El cuento de nunca acabar

La literatura es algo incompleto. Así es el hombre. Todo lo que toca es frágil y condenado a la muerte. La vida del hombre está llena de espacios en blanco: el amor, la muerte... Las grandes cosas no pueden ser expresadas.

Sin embargo cuando se crea un objeto como un libro, un cuadro o una melodía surge el problema entre el creador y la idea de Dios. Quizá por eso el artista siempre está marginado de la sociedad porque hay ese deseo de equipararse con la idea divina.

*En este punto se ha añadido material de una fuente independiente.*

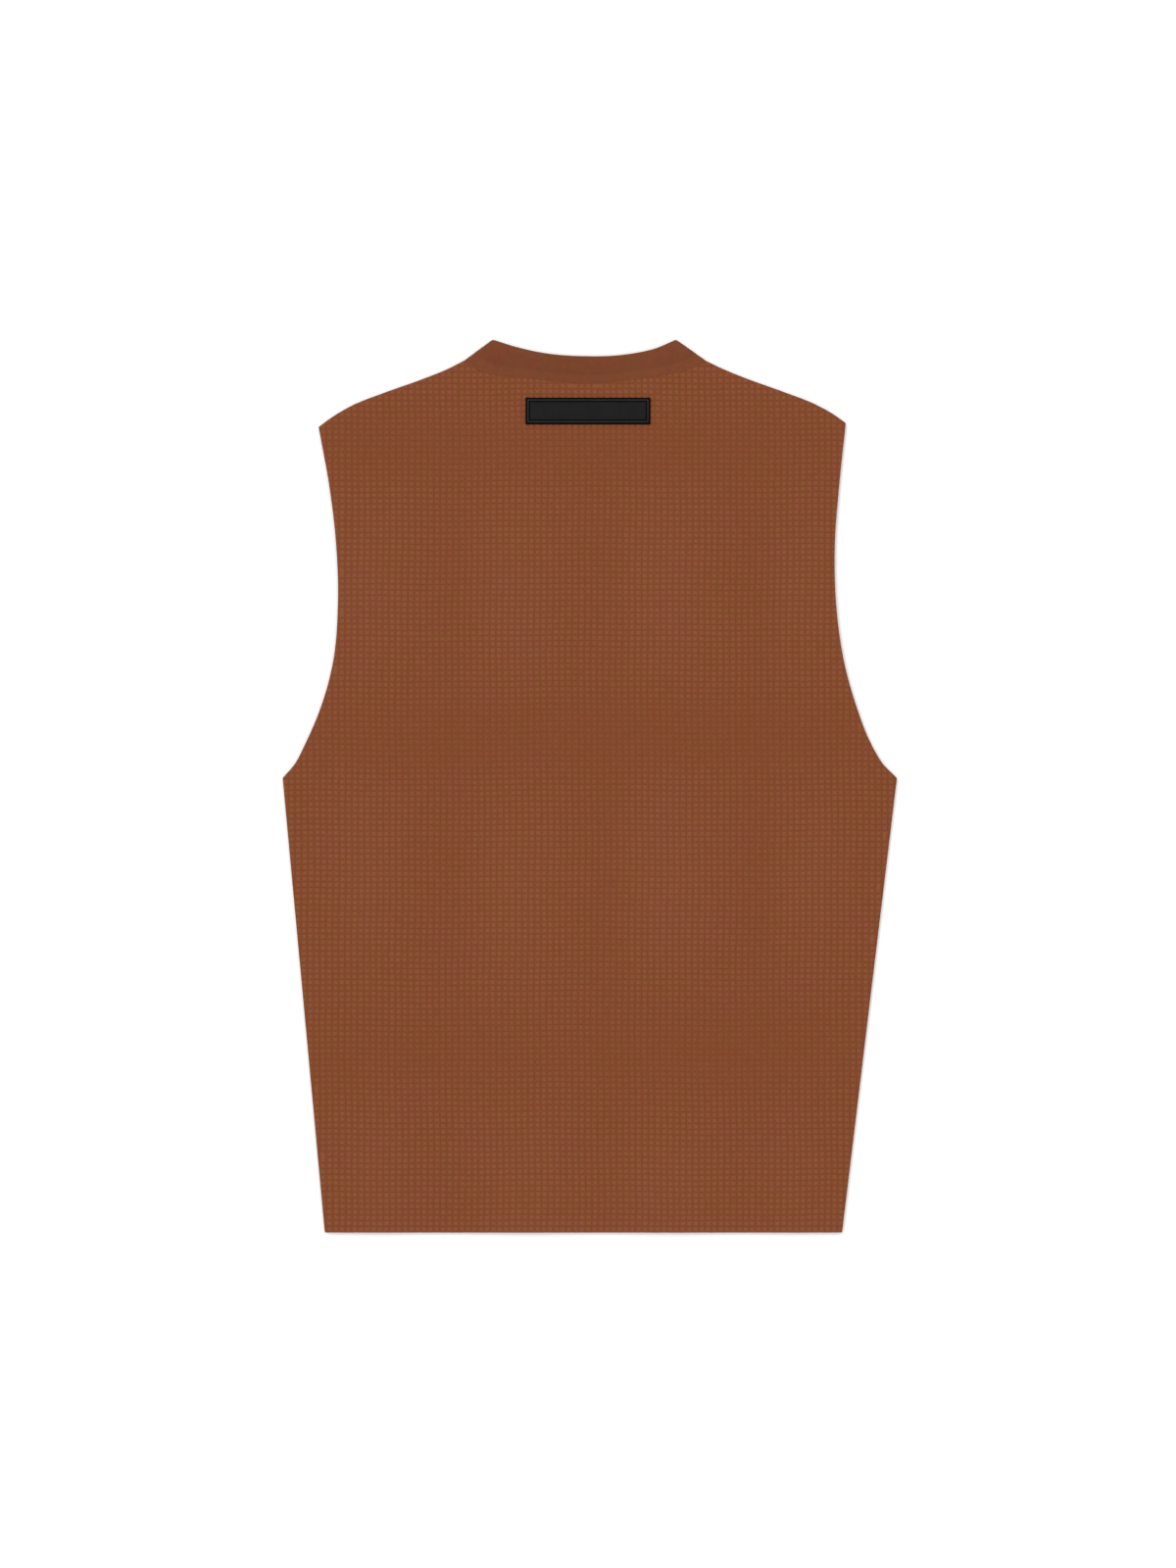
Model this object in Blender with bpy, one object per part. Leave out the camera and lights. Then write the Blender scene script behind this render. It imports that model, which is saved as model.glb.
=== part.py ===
"""Waffle knit tank top, laid flat with its back facing up, at real size.

X runs across the garment, Y runs up it towards the neck, and Z runs up from
the surface it lies on. The origin is the middle of its footprint. Sizes are in
millimetres here, and the meshes are scaled to metres as they are made.
"""

import math
from collections import namedtuple

import bmesh
import bpy
from mathutils import Vector

MILLIMETRE = 0.001

# Driving sizes
LENGTH = 729.1              # hem to neck points
UNDERARM_UP = 371.0         # hem to underarm
TIP_UP_LEFT = 657.8         # hem to the left shoulder tip
TIP_UP_RIGHT = 661.0        # hem to the right shoulder tip
WALL = 1.8                  # thickness of the waffle knit
SEAM_GAP = 0.3              # between pieces that are sewn together or lie on each other
OPEN_ROUND = 0.8            # rounding of a cut or turned edge
LABEL_WIDTH = 101.6
LABEL_HEIGHT = 21.9
LABEL_THICK = 1.2
LABEL_ACROSS = -1.5         # centre of the label, from the centre line
LABEL_UP = 670.6            # centre of the label, from the hem

# Mesh counts
SHOULDER_COLUMNS = 7
NECK_COLUMNS = 16
BODY_ROWS = 13
ARMHOLE_ROWS = 15
FOLD_STEPS = 6
FOLD_SEARCH = 2000              # steps along a curve, to find where a fold begins

MIDDLE = WALL + SEAM_GAP / 2    # height of the plane between the two layers
FOLD_REACH = MIDDLE             # outer radius of the neckband's folds
SLANT = 1.15                    # sections cross the neck seam a little aslant
BACK = 1
FRONT = -1

# Where the side edges lie, from the centre line. The hem is the first row of
# the body, and rise is the share of the way from underarm to shoulder tip.
HEM_LEFT = -216.4
HEM_RIGHT = 206.0
Scye = namedtuple("Scye", "rise left right")
ARMHOLE = (
    Scye(rise=0.00, left=-250.8, right=250.8),
    Scye(rise=0.04, left=-240.9, right=239.4),
    Scye(rise=0.10, left=-232.0, right=229.2),
    Scye(rise=0.20, left=-219.8, right=217.9),
    Scye(rise=0.32, left=-210.2, right=208.1),
    Scye(rise=0.50, left=-205.6, right=200.9),
    Scye(rise=0.66, left=-207.0, right=200.1),
    Scye(rise=0.82, left=-212.2, right=203.5),
    Scye(rise=1.00, left=-221.4, right=209.0),
)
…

¿Dios?, el concepto de Dios es lo que me interesa y cómo lo han desarrollado los místicos. Lo que me enamora es ese juego del concepto que te lleva a un amor. La poesía de San Juan de la Cruz o de Santa Teresa puede ser leída como poesía erótica, ¿qué pasa ahí? Esto se refleja en Dulcinea cuando busca a Amadís y no lo encuentra. Se le aparece, pero no se le aparece: es el momento de la revelación.

La suma de diversos exilios, en mi caso, ha hecho que esto se convierta en un tema obsesivo que permea a los otros. En el centro está el exilio, hay un poema mío que dice:

El exilio

Siempre el exilio

En el centro

el exilio

Yo seguí escribiendo porque era algo no resuelto, ni siquiera en este libro lo está. Es algo que ya no me preocupa como antes, pero es una marca que siempre estará. Este exilio puede ser totalmente sui generis, quizás no sea "el exilio" sino mi exilio subjetivo, aunque tiene de ambos porque no está creado en el aire.

Escribir, es difícil hablar de ello. No puedo ponerme en fórmulas, no quiero encasillarme. Por eso mis cuentos no son cuentos, mis novelas no son novelas y mis poemas, no son poemas.

El escritor de esta época no tiene porqué dar razón de su escritura. Será porque no le adjudico a la literatura un papel específico. Como ya se ha dicho todo quizá lo que interese es el proceso creativo para dar una visión del mundo. Tal vez eso quede. Tal vez no sea verdad. A los escritores no hay que pedirles su opinión, sino dejarlos escribir.


[1] “En el centro el exilio. Entrevista con Angelina Muñiz”. La Jornada La Jornada Semanal. Suplemento Cultural. México. 12 de septiembre de 1993.